• Records for this task:
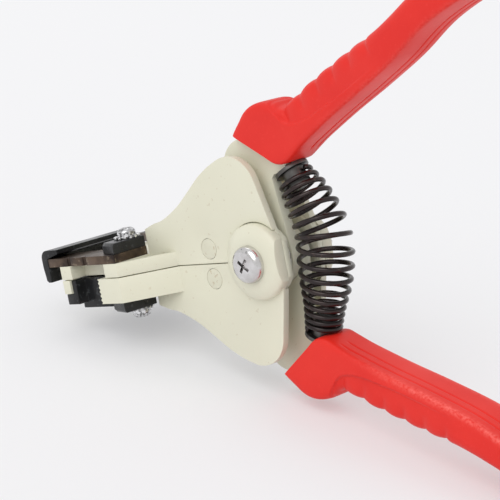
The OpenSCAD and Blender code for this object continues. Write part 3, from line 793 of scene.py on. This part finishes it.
def spring_wire():
    """Rings of wire along a helix of swelling radius round a bowed line.

    Helix: line + radius (cos a normal + sin a across). Ring: helix + wire radius (cos b inward +
    sin b sideways), where inward points at the line and sideways is square to it and to the wire.
    """
    fine = curve_through(SPRING_LINE, LINE_SAMPLES)
    run = np.append(0, np.cumsum(np.linalg.norm(np.diff(fine, axis=0), axis=1)))
    turned = turns_made(run / run[-1])
    even = np.linspace(0, turned[-1], int(turned[-1] * TURN_RINGS))
    swell = curve_through(np.array(SPRING_RADIUS)[:, None], LINE_SAMPLES)[:, 0]
    along, high, radius = (np.interp(even, turned, values) for values in (fine[:, 0], fine[:, 1], swell))
    line = np.stack([along, 0 * even, high], -1)
    normal = unit(np.cross(np.gradient(line, axis=0), ACROSS))
    a = 2 * np.pi * even[:, None]
    helix = line + radius[:, None] * (np.cos(a) * normal + np.sin(a) * ACROSS)
    tangent = unit(np.gradient(helix, axis=0))
    inward = line - helix
    inward = unit(inward - (inward * tangent).sum(-1, keepdims=True) * tangent)
    sideways = np.cross(tangent, inward)
    b = np.linspace(0, 2 * np.pi, WIRE_SIDES, endpoint=False)[None, :, None]
    return helix[:, None] + WIRE_R * (np.cos(b) * inward[:, None] + np.sin(b) * sideways[:, None])


wire = spring_wire()
print("spring:", round(float(turns_made(1.0)), 1), "turns in", wire.shape[0], "rings")

# %% [markdown]
# ## The barrel spring: between two handles
#
# The spring stands between two handles. On the real tool its upper end follows one handle and its
# lower end the other, and it bends between them. Riding on one handle would tear it off the other,
# so here it rides on neither: it belongs to no body and its place is baked into its mesh, so it stays
# still as the handles close. The two places a little beyond its own ends are worked out but not used.

# %% Spring piece
BLEND_HIGH = 24.8

spring = grid_piece("barrel_spring_wire", tool_place(wire[..., 0], wire[..., 1], wire[..., 2]), None)
spring.data.materials.append(FINISHES["spring_steel"])
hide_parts("barrel_spring")
tuple(tool_place(SPRING_LINE[0][0], 0, BLEND_HIGH))
tuple(tool_place(SPRING_LINE[-1][0], 0, -BLEND_HIGH))
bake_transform(spring)
print("spring vertices:", len(spring.data.vertices))
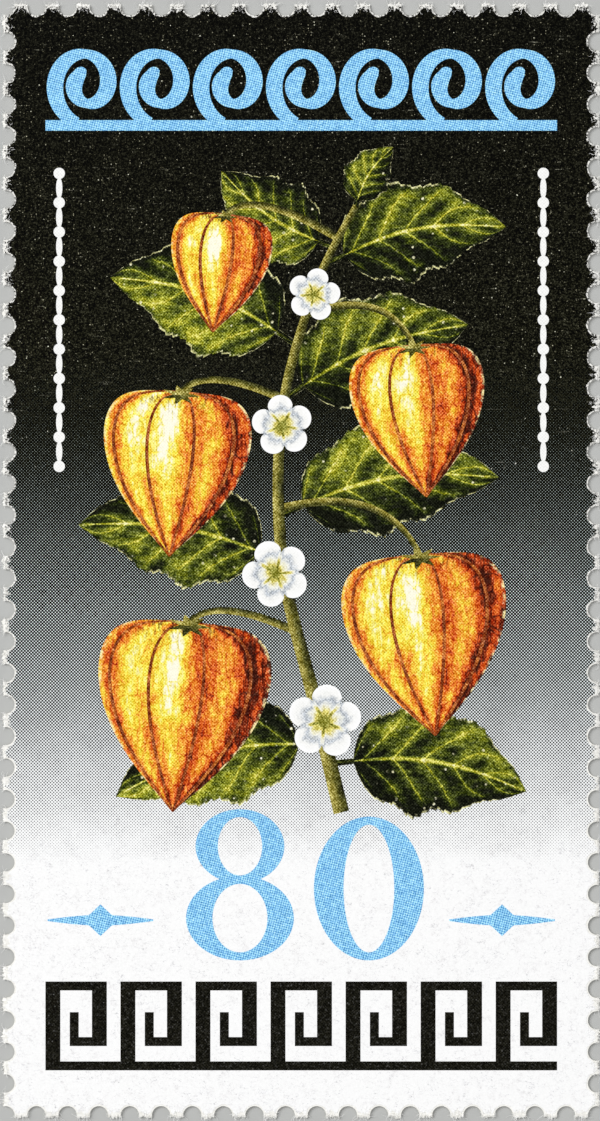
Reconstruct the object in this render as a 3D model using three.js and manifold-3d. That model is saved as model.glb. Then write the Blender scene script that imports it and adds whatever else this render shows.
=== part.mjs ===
// A gummed postage stamp, lying flat on its back with the printed face up.
// Millimetres, +Z up. The origin is the centre of the gummed back, on the surface that it lies on.
// It is a stack: dried gum, paper, the coated face with its printed ground, then three passes of ink.
import * as THREE from "three";
import { mergeVertices } from "three/addons/utils/BufferGeometryUtils.js";
import Module from "manifold-3d";

const wasm = await Module();
wasm.setup();

// ---- Driving dimensions ----

// Perforation
const ROW_WIDTH = 28.0; // between the side rows of holes, centre to centre
const GAPS_ACROSS = 19; // hole spacings along the top and the bottom
const GAPS_UP = 33; // even hole spacings along each side
const PITCH_UP = 1.494; // side holes, centre to centre
const TOP_GAP = 1.66; // from the top row to the first side hole
const BOTTOM_GAP = 1.51; // from the last side hole to the bottom row
const ROW_HEIGHT = TOP_GAP + GAPS_UP * PITCH_UP + BOTTOM_GAP;
const HOLE_RADIUS = 0.435;
const TEAR = 0.1; // how far the torn teeth reach past the line of hole centres

// Thicknesses, from the back up
const GUM = 0.015;
const PAPER = 0.09;
const COATING = 0.012;
const INK = 0.004; // one pass of ink
const FACE = GUM + PAPER + COATING; // the height that the first pass is printed on

// Where punching and tearing leave bare paper round the coating
const CHIPPED_RIM = 0.05; // round each hole
const CHIPPED_TIP = 0.26; // at the tip of each tooth

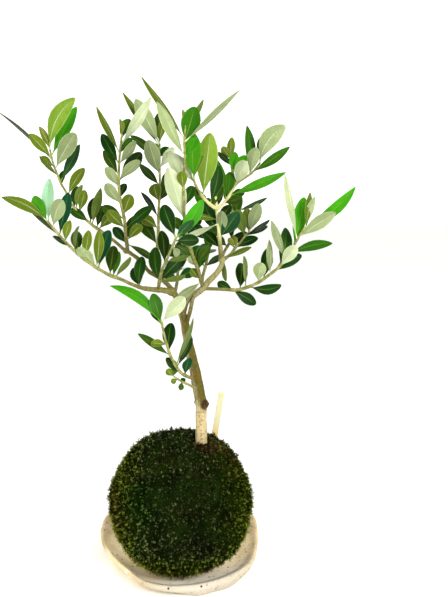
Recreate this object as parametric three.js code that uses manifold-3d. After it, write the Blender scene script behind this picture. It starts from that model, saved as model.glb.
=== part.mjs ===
// A small olive tree grown as a moss ball plant: its roots are in a ball of soil wrapped in moss,
// and the ball rests in a shallow hand-formed clay dish. Millimetres, +Z up, viewed along +Y.
// The origin is the centre of the dish's flat foot. All that stands in the dish is set out from a
// point of its own, which lies a little to the right and front in the dish.
import * as THREE from "three";
import { mergeVertices } from "three/addons/utils/BufferGeometryUtils.js";
import Module from "manifold-3d";

const wasm = await Module();
wasm.setup();

// Driving dimensions
const BALL_RADIUS = 60;
const BALL_CENTRE = new THREE.Vector3(0, -15, 64);
const BALL_FLAT_BELOW = 56.7;
const MOSS_THICKNESS = 10;
const MOSS_LUMP = 0.9;
const TALLER_ABOVE = 1.045;
const SEAT_GAP = 0.3;
const PLANTED_AT = new THREE.Vector3(4, -16, 0);
const DISH_FLOOR = 7;
const DISH_RIM = 16.5;
const DISH_BACK_RISE = 4.5;
const DISH_RIM_WAVE = 0.8;
const STAKE_WIDTH = 5.4;
const STAKE_THICKNESS = 1.6;
const STAKE_LENGTH = 64;
const BLADE_HALF_THICKNESS = 0.66;
const SLIVER = 0.05;

// Small steady draws between 0 and 1, the same on every run
function draw(number) {
  const wave = Math.sin(number * 12.9898) * 43758.5453;
  return wave - Math.floor(wave);
}

function point([x, y, z]) {
  return new THREE.Vector3(x, y, z);
}

// The value at a share u of an evenly spaced list
function along(list, u) {
  const place = Math.min(u, 1) * (list.length - 1);
  const below = Math.min(Math.floor(place), list.length - 2);
  return THREE.MathUtils.lerp(list[below], list[below + 1], place - below);
}

// Solids: a closed mesh becomes one that can be joined and cut, and goes back to a mesh
function solidOf(geometry) {
  const bare = new THREE.BufferGeometry();
  bare.setAttribute("position", geometry.getAttribute("position"));
  bare.setIndex(geometry.index);
  const merged = mergeVertices(bare, 1e-4);
  const mesh = new wasm.Mesh({
    numProp: 3,
    vertProperties: merged.getAttribute("position").array,
    triVerts: new Uint32Array(merged.index.array),
  });
  return new wasm.Manifold(mesh);
}

function geometryOf(solid) {
  const mesh = solid.getMesh();
  const geometry = new THREE.BufferGeometry();
  const positions = new THREE.BufferAttribute(mesh.vertProperties, 3);
  geometry.setAttribute("position", positions);
  geometry.setIndex(new THREE.BufferAttribute(mesh.triVerts, 1));
  return geometry;
}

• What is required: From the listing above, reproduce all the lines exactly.

• The response:
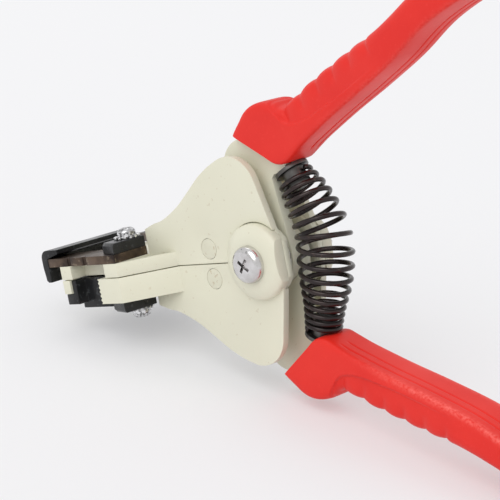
The OpenSCAD and Blender code for this object continues. Write part 3, from line 793 of scene.py on. This part finishes it.
def spring_wire():
    """Rings of wire along a helix of swelling radius round a bowed line.

    Helix: line + radius (cos a normal + sin a across). Ring: helix + wire radius (cos b inward +
    sin b sideways), where inward points at the line and sideways is square to it and to the wire.
    """
    fine = curve_through(SPRING_LINE, LINE_SAMPLES)
    run = np.append(0, np.cumsum(np.linalg.norm(np.diff(fine, axis=0), axis=1)))
    turned = turns_made(run / run[-1])
    even = np.linspace(0, turned[-1], int(turned[-1] * TURN_RINGS))
    swell = curve_through(np.array(SPRING_RADIUS)[:, None], LINE_SAMPLES)[:, 0]
    along, high, radius = (np.interp(even, turned, values) for values in (fine[:, 0], fine[:, 1], swell))
    line = np.stack([along, 0 * even, high], -1)
    normal = unit(np.cross(np.gradient(line, axis=0), ACROSS))
    a = 2 * np.pi * even[:, None]
    helix = line + radius[:, None] * (np.cos(a) * normal + np.sin(a) * ACROSS)
    tangent = unit(np.gradient(helix, axis=0))
    inward = line - helix
    inward = unit(inward - (inward * tangent).sum(-1, keepdims=True) * tangent)
    sideways = np.cross(tangent, inward)
    b = np.linspace(0, 2 * np.pi, WIRE_SIDES, endpoint=False)[None, :, None]
    return helix[:, None] + WIRE_R * (np.cos(b) * inward[:, None] + np.sin(b) * sideways[:, None])


wire = spring_wire()
print("spring:", round(float(turns_made(1.0)), 1), "turns in", wire.shape[0], "rings")

# %% [markdown]
# ## The barrel spring: between two handles
#
# The spring stands between two handles. On the real tool its upper end follows one handle and its
# lower end the other, and it bends between them. Riding on one handle would tear it off the other,
# so here it rides on neither: it belongs to no body and its place is baked into its mesh, so it stays
# still as the handles close. The two places a little beyond its own ends are worked out but not used.

# %% Spring piece
BLEND_HIGH = 24.8

spring = grid_piece("barrel_spring_wire", tool_place(wire[..., 0], wire[..., 1], wire[..., 2]), None)
spring.data.materials.append(FINISHES["spring_steel"])
hide_parts("barrel_spring")
tuple(tool_place(SPRING_LINE[0][0], 0, BLEND_HIGH))
tuple(tool_place(SPRING_LINE[-1][0], 0, -BLEND_HIGH))
bake_transform(spring)
print("spring vertices:", len(spring.data.vertices))
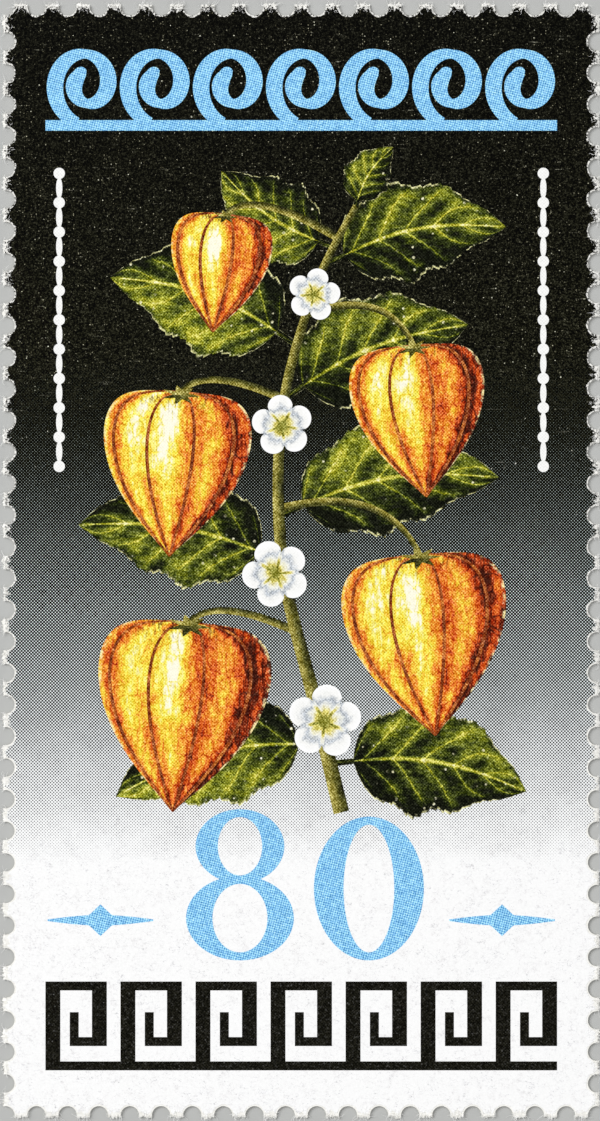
Reconstruct the object in this render as a 3D model using three.js and manifold-3d. That model is saved as model.glb. Then write the Blender scene script that imports it and adds whatever else this render shows.
=== part.mjs ===
// A gummed postage stamp, lying flat on its back with the printed face up.
// Millimetres, +Z up. The origin is the centre of the gummed back, on the surface that it lies on.
// It is a stack: dried gum, paper, the coated face with its printed ground, then three passes of ink.
import * as THREE from "three";
import { mergeVertices } from "three/addons/utils/BufferGeometryUtils.js";
import Module from "manifold-3d";

const wasm = await Module();
wasm.setup();

// ---- Driving dimensions ----

// Perforation
const ROW_WIDTH = 28.0; // between the side rows of holes, centre to centre
const GAPS_ACROSS = 19; // hole spacings along the top and the bottom
const GAPS_UP = 33; // even hole spacings along each side
const PITCH_UP = 1.494; // side holes, centre to centre
const TOP_GAP = 1.66; // from the top row to the first side hole
const BOTTOM_GAP = 1.51; // from the last side hole to the bottom row
const ROW_HEIGHT = TOP_GAP + GAPS_UP * PITCH_UP + BOTTOM_GAP;
const HOLE_RADIUS = 0.435;
const TEAR = 0.1; // how far the torn teeth reach past the line of hole centres

// Thicknesses, from the back up
const GUM = 0.015;
const PAPER = 0.09;
const COATING = 0.012;
const INK = 0.004; // one pass of ink
const FACE = GUM + PAPER + COATING; // the height that the first pass is printed on

// Where punching and tearing leave bare paper round the coating
const CHIPPED_RIM = 0.05; // round each hole
const CHIPPED_TIP = 0.26; // at the tip of each tooth

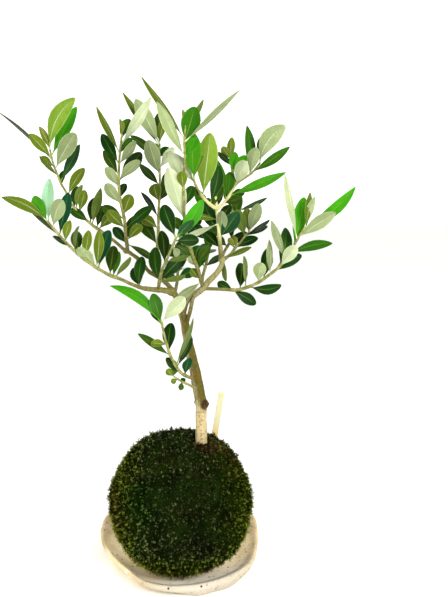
Recreate this object as parametric three.js code that uses manifold-3d. After it, write the Blender scene script behind this picture. It starts from that model, saved as model.glb.
=== part.mjs ===
// A small olive tree grown as a moss ball plant: its roots are in a ball of soil wrapped in moss,
// and the ball rests in a shallow hand-formed clay dish. Millimetres, +Z up, viewed along +Y.
// The origin is the centre of the dish's flat foot. All that stands in the dish is set out from a
// point of its own, which lies a little to the right and front in the dish.
import * as THREE from "three";
import { mergeVertices } from "three/addons/utils/BufferGeometryUtils.js";
import Module from "manifold-3d";

const wasm = await Module();
wasm.setup();

// Driving dimensions
const BALL_RADIUS = 60;
const BALL_CENTRE = new THREE.Vector3(0, -15, 64);
const BALL_FLAT_BELOW = 56.7;
const MOSS_THICKNESS = 10;
const MOSS_LUMP = 0.9;
const TALLER_ABOVE = 1.045;
const SEAT_GAP = 0.3;
const PLANTED_AT = new THREE.Vector3(4, -16, 0);
const DISH_FLOOR = 7;
const DISH_RIM = 16.5;
const DISH_BACK_RISE = 4.5;
const DISH_RIM_WAVE = 0.8;
const STAKE_WIDTH = 5.4;
const STAKE_THICKNESS = 1.6;
const STAKE_LENGTH = 64;
const BLADE_HALF_THICKNESS = 0.66;
const SLIVER = 0.05;

// Small steady draws between 0 and 1, the same on every run
function draw(number) {
  const wave = Math.sin(number * 12.9898) * 43758.5453;
  return wave - Math.floor(wave);
}

function point([x, y, z]) {
  return new THREE.Vector3(x, y, z);
}

// The value at a share u of an evenly spaced list
function along(list, u) {
  const place = Math.min(u, 1) * (list.length - 1);
  const below = Math.min(Math.floor(place), list.length - 2);
  return THREE.MathUtils.lerp(list[below], list[below + 1], place - below);
}

// Solids: a closed mesh becomes one that can be joined and cut, and goes back to a mesh
function solidOf(geometry) {
  const bare = new THREE.BufferGeometry();
  bare.setAttribute("position", geometry.getAttribute("position"));
  bare.setIndex(geometry.index);
  const merged = mergeVertices(bare, 1e-4);
  const mesh = new wasm.Mesh({
    numProp: 3,
    vertProperties: merged.getAttribute("position").array,
    triVerts: new Uint32Array(merged.index.array),
  });
  return new wasm.Manifold(mesh);
}

function geometryOf(solid) {
  const mesh = solid.getMesh();
  const geometry = new THREE.BufferGeometry();
  const positions = new THREE.BufferAttribute(mesh.vertProperties, 3);
  geometry.setAttribute("position", positions);
  geometry.setIndex(new THREE.BufferAttribute(mesh.triVerts, 1));
  return geometry;
}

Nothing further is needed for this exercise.